Several elements of fantasy exist in Richard Connell's exciting story, "The Most Dangerous Game."
1. Setting is not in a fixed time
Ship-Trap Island with its castle could easily exist in the 17th through present times. While the ship on which Rainsford and his friend sail to hunt exotic animals would more likely not be around until later since rifles for hunting were developed later, perhaps in the 19th century after Remington developed rifles; nevertheless, there is yet a wide time span.
2. The setting is a remote, mysterious place that has a castle and a grotesque servant
The island has the ominous name of Ship-Trap, and there is a Death Swamp. Zaroff's man, Ivan, has had his tongue removed and cannot talk, and he is totally subservient to his master
3. The plot has surprising twists
As Rainsford dines formally with the general, he is shocked as this apparently cultured man suggests his most dangerous game. Then, we he learns that he is to be the prey, Rainsford is truly astounded.
During the hunt, it seems as though General Zaroof and Ivan and the dogs have Rainsford trapped in the tree, Rainsford has an incredulous realization:
did not want to believe what his reson told him was true....The general was saving him for another day's sport....Then it was that Rainsford knew the full meaning of terror.
4. There is a dynamic villain
Certainly, General Zaroff, the Cossack, is not a stereotypical villain. Even at the end of the story, Zaroff shows enthusiasm for the game and respect for Rainsford's prowess.

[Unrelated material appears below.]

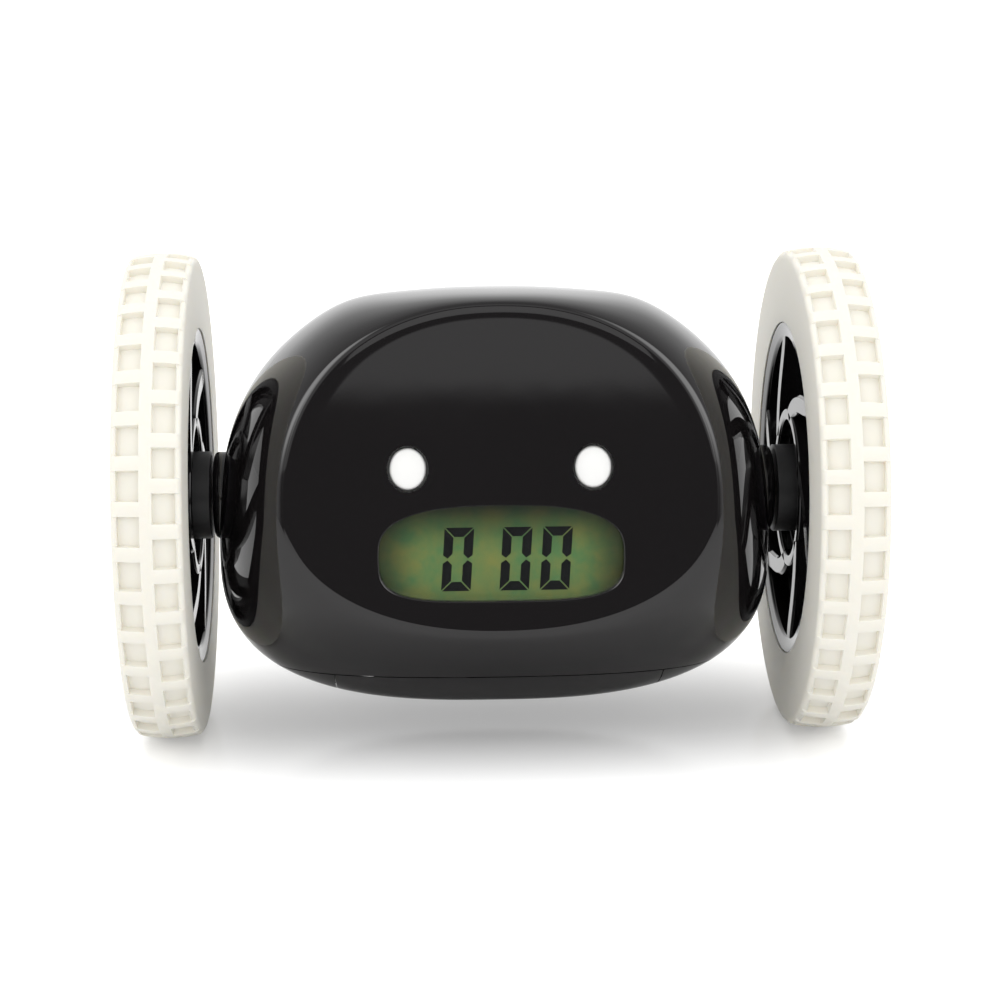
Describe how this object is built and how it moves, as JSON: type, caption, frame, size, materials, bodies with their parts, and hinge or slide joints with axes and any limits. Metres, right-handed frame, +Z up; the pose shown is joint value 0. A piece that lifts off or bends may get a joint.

5. The hero faces long odds against him
Throughout the narrative, it appears that Rainsford will fall victim to Zaroff, just as all those before him have. He learns the meaning of terror, and as the hunt continues, he comes to know "how an animal at bay feels." Rainsford seems blocked in his escape as he is at the edge of a cliff where twenty feet below the sea "rumbled and hissed."
6. The strong rule the weak
Clearly, "The Most Dangerous Game" is the story of the surival of the fittest, mentally and physcially.